Travailler collectivement, que ce soit par l’interprofession ou entre libraires, est une stratégie puissante qui donne davantage du sens aux actions individuelles.

Suite à la pandémie de 2020, quelques dizaines d’éditeurs et libraires, dont plusieurs libraires de la région, ont signé une tribune :  « Les livres n’ont pas de date de péremption » . Le texte (publié notamment dans Le Monde et sur le site des Libraires du Sud) fait le constat d’une chaîne du livre fortement déséquilibrée au niveau écologique et social. Les signataires proposent une série de contre-mesures, dont une taxe sur le pilon destinée à un fonds de rémunération des auteurs. L’initiative, qui devrait déboucher sur des groupes de travail libraires-éditeurs, est malheureusement restée sans suite.

En région, les libraires s’organisent actuellement pour l’écologie au sein des Libraires du Sud.
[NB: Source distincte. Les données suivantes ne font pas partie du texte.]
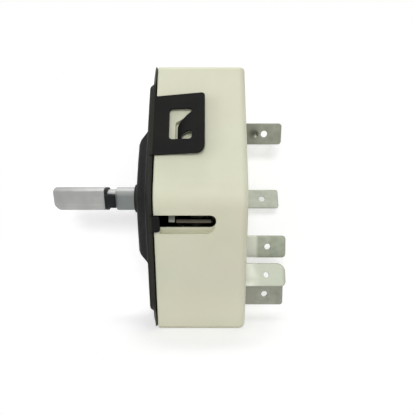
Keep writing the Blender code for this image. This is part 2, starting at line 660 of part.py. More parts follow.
# Contacts, blades and their blocks
def make_contacts():
    near = LOBE_RADIUS + GAP + 0.35
    for name, x0, x1 in (("line", 7.7, 9.6), ("pilot", 10.1, 12.0)):
        path = [
            (BLADE_WALL + 0.5, BLADE_Z), (BLADE_WALL + 3.0, BLADE_Z), (-1.6, near + 0.9), (-0.5, near), (0.5, near),
            (1.6, near + 0.8), (CONTACT_Y + 1.3, near + 0.35),
        ]
        solid(name + "_blade", *strip(path, 0.3, x0, x1), "copper_strip")
        middle = (x0 + x1) / 2
        solid(name + "_moving_contact", *round_z(0.9, near - 0.75, near - 0.05, middle, CONTACT_Y, edge=0.12), "contact_silver")
        solid(name + "_fixed_contact", *round_z(0.9, BLADE_Z - 3.8, BLADE_Z - 3.0, middle, CONTACT_Y, edge=0.12), "contact_silver")

    solid("snap_blade", *strip([(SNAP_WALL + 0.6, SNAP_Z), (2.6, SNAP_Z)], 0.4, 7.5, 11.5), "copper_strip")
    solid("cycle_moving_contact", *round_z(1.35, SNAP_Z + 0.5, SNAP_Z + 1.25, 9.6, 0.9, edge=0.15), "contact_silver")
    solid("cycle_fixed_contact", *round_z(1.35, SNAP_Z + 1.55, SNAP_Z + 2.4, 9.6, 0.9, edge=0.15), "contact_silver")

    def block(wall, z, low, high, half, x1):
        deep, notch = wall + 3.0, wall + 0.35
        return prism([
            (wall, z - low), (deep, z - low), (deep, z - half), (notch, z - half), (notch, z + half), (deep, z + half),
            (deep, z + high), (wall, z + high),
        ], 7.0, x1)

    solid("blade_block", *block(BLADE_WALL, BLADE_Z, 2.8, 2.6, 0.45, INNER_WALL - 0.5), "block_plastic")
    solid("snap_block", *block(SNAP_WALL, SNAP_Z, 2.6, 2.6, 0.5, INNER_WALL - 2.0), "block_plastic")

    # Flat strips behind the arm, from the two lowest terminals to the blocks
    y, z = TERMINALS["terminal_load_in"][:2]
    foot, waist = inner_side(z - 1.3), inner_side(SNAP_Z + 2.6)
    solid("load_bus", *prism([
        (y - 0.8, z - 1.3), (y - 0.8, z + 1.0), (3.3 - foot, z + 1.0), (4.4 - waist, SNAP_Z + 2.6),
        (BLADE_WALL + 3.5, BLADE_Z - 3.1), (BLADE_WALL + 1.0, BLADE_Z - 3.1), (1.75 - waist, SNAP_Z + 2.6), (1.3 - foot, z - 1.3),
    ], INNER_WALL - 1.5, INNER_WALL - 0.8), "copper_strip")
    y, z = TERMINALS["terminal_heat_in"][:2]
    solid("heat_bus", *prism([
        (y - 0.9, z + 0.3), (y - 0.9, z + 2.4), (SNAP_WALL + 3.35, SNAP_Z), (SNAP_WALL + 3.35, SNAP_Z - 2.2),
    ], INNER_WALL - 2.7, INNER_WALL - 2.0), "copper_strip")


# The arm that carries the bimetal
def arm_z(y):
    return -(CAM_OFF_RADIUS + ARM_BELOW) + ARM_SLOPE * y


def arm_point(y, out):
    """A point on the arm's line, moved out square to it."""
    length = math.hypot(1.0, ARM_SLOPE)
    return y - out * ARM_SLOPE / length, arm_z(y) + out / length


def make_arm():
    end, tail_start = ARM_END, PIVOT[0] - 2.2
    plan = [
        (5.1, end), (13.4, end), (13.4, end + 5.0), (12.6, end + 5.8), (12.6, tail_start), (6.4, tail_start),
        (6.4, end + 5.8), (5.1, end + 5.0),
    ]
    solid("bimetal_strip", *loft([[(x, *arm_point(y, out)) for x, y in plan] for out in (-ARM_THICK / 2, ARM_THICK / 2)]), "bimetal")
    carrier = solid("arm_carrier", *round_x(CARRIER_RADIUS, 5.6, 13.0, PIVOT, 24), "spring_steel")
    y0, y1, near = PIVOT[0] - 6.0, PIVOT[0] + 0.2, -ARM_THICK / 2 - GAP
    tail = prism([arm_point(y, out) for y, out in ((y0, near - 0.8), (y1, near - 0.8), (y1, near), (y0, near))], 5.7, 12.9)
    boolean(carrier, solid("carrier_tail", *tail), "UNION")
    boolean(carrier, solid("carrier_bore", *round_x(PIN_RADIUS + GAP, 5.0, 13.6, PIVOT, 24)), "DIFFERENCE")
    solid("arm_pivot_pin", *round_x(PIN_RADIUS, 4.6, INNER_WALL - 0.9, PIVOT, 20), "spring_steel")
    foot = arm_z(0.0) + ARM_THICK / 2 + GAP + 0.05
    top = -CAM_OFF_RADIUS - GAP
    solid("cam_follower", *prism([(-1.0, foot + 0.1), (1.0, foot - 0.1)] + arc((0.0, top - 0.8), 0.8, 0, 180, 8), 5.3, 7.3), "ceramic")
    solid("end_lug", *prism([
        (end, arm_z(end) - 0.3), (end + 0.9, arm_z(end + 0.9) - 0.3), (end + 0.9, SLOT_Z + SLOT_HALF), (end, SLOT_Z + SLOT_HALF),
    ], 3.3, 4.8), "spring_steel")
    solid("push_pin", *round_z(0.8, SNAP_Z + 0.5, arm_z(-9.5) - ARM_THICK / 2 - GAP - 0.1, 9.6, -9.5, 20, 0.15), "ceramic")

    y0, y1 = HEATER

    def frame(y, wide_low, wide_high, half):
        return [(wide_low, *arm_point(y, -half)), (wide_high, *arm_point(y, -half)), (wide_high, *arm_point(y, half)), (wide_low, *arm_point(y, half))]

    inner, outer = ARM_THICK / 2 + GAP, ARM_THICK / 2 + GAP + 0.25
    solid("heater_sleeve", *loft([
        frame(y0, 5.85, 13.15, outer), frame(y1, 5.85, 13.15, outer), frame(y1, 6.1, 12.9, inner), frame(y0, 6.1, 12.9, inner),
    ], ring=True), "mica")
    coils, half = range(7), outer + GAP + 0.2
    points = []
    for i in coils:
        for k, (x, out) in enumerate(((5.35, -half), (13.65, -half), (13.65, half), (5.35, half))):
            y = y0 + 0.4 + (y1 - y0 - 0.8) * (i + k / 4) / len(coils)
            points.append((x, *arm_point(y, out)))
    wire("heater_winding", points, 0.18, "heater_wire")


def make_detent():
    half = [(0.5, 0.55), (1.2, 0.9), (2.6, 1.4), (9.0, 1.9), (11.6, 1.9)]
    path = [(side * y, CAM_DISC_RADIUS + rise) for side, part in ((-1, half[::-1]), (1, half)) for y, rise in part]
    solid("detent_spring", *strip(path, 0.35, CAM_DISC[0] + 0.5, CAM_DISC[1] - 0.4), "spring_steel")


make_case()
make_plate()
make_shaft()
make_spring()
make_cam()
make_terminals()
make_contacts()
make_arm()
make_detent()
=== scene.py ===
import json
import math

import bmesh
import bpy
from mathutils import Matrix, Vector


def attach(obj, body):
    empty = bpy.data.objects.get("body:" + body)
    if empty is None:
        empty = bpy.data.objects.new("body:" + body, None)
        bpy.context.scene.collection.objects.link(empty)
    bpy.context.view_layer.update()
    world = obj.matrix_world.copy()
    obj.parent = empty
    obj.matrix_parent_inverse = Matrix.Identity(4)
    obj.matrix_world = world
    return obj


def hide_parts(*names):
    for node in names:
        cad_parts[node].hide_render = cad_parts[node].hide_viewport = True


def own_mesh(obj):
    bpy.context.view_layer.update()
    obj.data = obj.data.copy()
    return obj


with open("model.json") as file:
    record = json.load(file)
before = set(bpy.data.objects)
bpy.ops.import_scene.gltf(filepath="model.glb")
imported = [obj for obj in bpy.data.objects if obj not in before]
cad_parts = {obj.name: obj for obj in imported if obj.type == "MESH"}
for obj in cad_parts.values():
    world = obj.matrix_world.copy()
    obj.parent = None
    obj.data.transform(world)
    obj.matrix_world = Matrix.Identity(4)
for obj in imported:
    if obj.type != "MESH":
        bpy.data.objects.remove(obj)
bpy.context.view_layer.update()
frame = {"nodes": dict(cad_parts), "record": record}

nodes = frame["nodes"]
print("switch parts loaded:", len(nodes))


# A finish is one material: a few texture nodes in front of its shader. Lengths are in metres.
# A noise has a size in waves per metre, or a stretch that gives it for each axis.
# A span is (low, high, start, end): low where its field is at start, high where it is at end.
# A bump is (strength, depth).

def startFinish(name, sockets):
    material = bpy.data.materials.new(name)
    material.use_nodes = True
    tree = material.node_tree
    shader = tree.nodes["Principled BSDF"]
    for socket, value in sockets.items():
        shader.inputs[socket].default_value = value
    place = tree.nodes.new("ShaderNodeTexCoord").outputs["Object"]
    return material, tree, shader, place


def noiseOn(tree, place, look):
    mapping = tree.nodes.new("ShaderNodeMapping")
    mapping.inputs["Scale"].default_value = look.get("stretch", (1, 1, 1))
    tree.links.new(place, mapping.inputs["Vector"])
    noise = tree.nodes.new("ShaderNodeTexNoise")
    noise.inputs["Scale"].default_value = look.get("size", 1)
    noise.inputs["Detail"].default_value = look["detail"]
    noise.inputs["Roughness"].default_value = look.get("rough", 0.5)
    tree.links.new(mapping.outputs["Vector"], noise.inputs["Vector"])
    return noise.outputs["Fac"]


def rampOn(tree, field, stops):
    ramp = tree.nodes.new("ShaderNodeValToRGB")
    ramp.color_ramp.elements[0].position = stops[0][0]
    ramp.color_ramp.elements[0].color = (*stops[0][1], 1)
    ramp.color_ramp.elements[1].position = stops[-1][0]
    ramp.color_ramp.elements[1].color = (*stops[-1][1], 1)
    for where, colour in stops[1:-1]:
        ramp.color_ramp.elements.new(where).color = (*colour, 1)
    tree.links.new(field, ramp.inputs["Fac"])
    return ramp.outputs["Color"]


def rangeOn(tree, field, low, high, start=0.3, end=0.7):
    spread = tree.nodes.new("ShaderNodeMapRange")
    spread.inputs["From Min"].default_value = start
    spread.inputs["From Max"].default_value = end
    spread.inputs["To Min"].default_value = low
    spread.inputs["To Max"].default_value = high
    tree.links.new(field, spread.inputs["Value"])
    return spread.outputs["Result"]


def mathOn(tree, kind, first, second=None):
    node = tree.nodes.new("ShaderNodeMath")
    node.operation = kind
    tree.links.new(first, node.inputs[0])
    if second:
        tree.links.new(second, node.inputs[1])
    return node.outputs["Value"]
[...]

Créée en 2022, la Commission développement durable de l’association cherche à recenser des initiatives existantes et d’outiller les libraires. Freinée par la pandémie, la commission en est toujours à ses débuts, mais prévoit d’avancer son agenda au maximum à partir de la rentrée 2022.

Les opportunités pour s’engager à titre individuel comme au niveau collectif sont donc nombreuses, mais il reste du travail à faire, notamment sur le front interprofessionnel.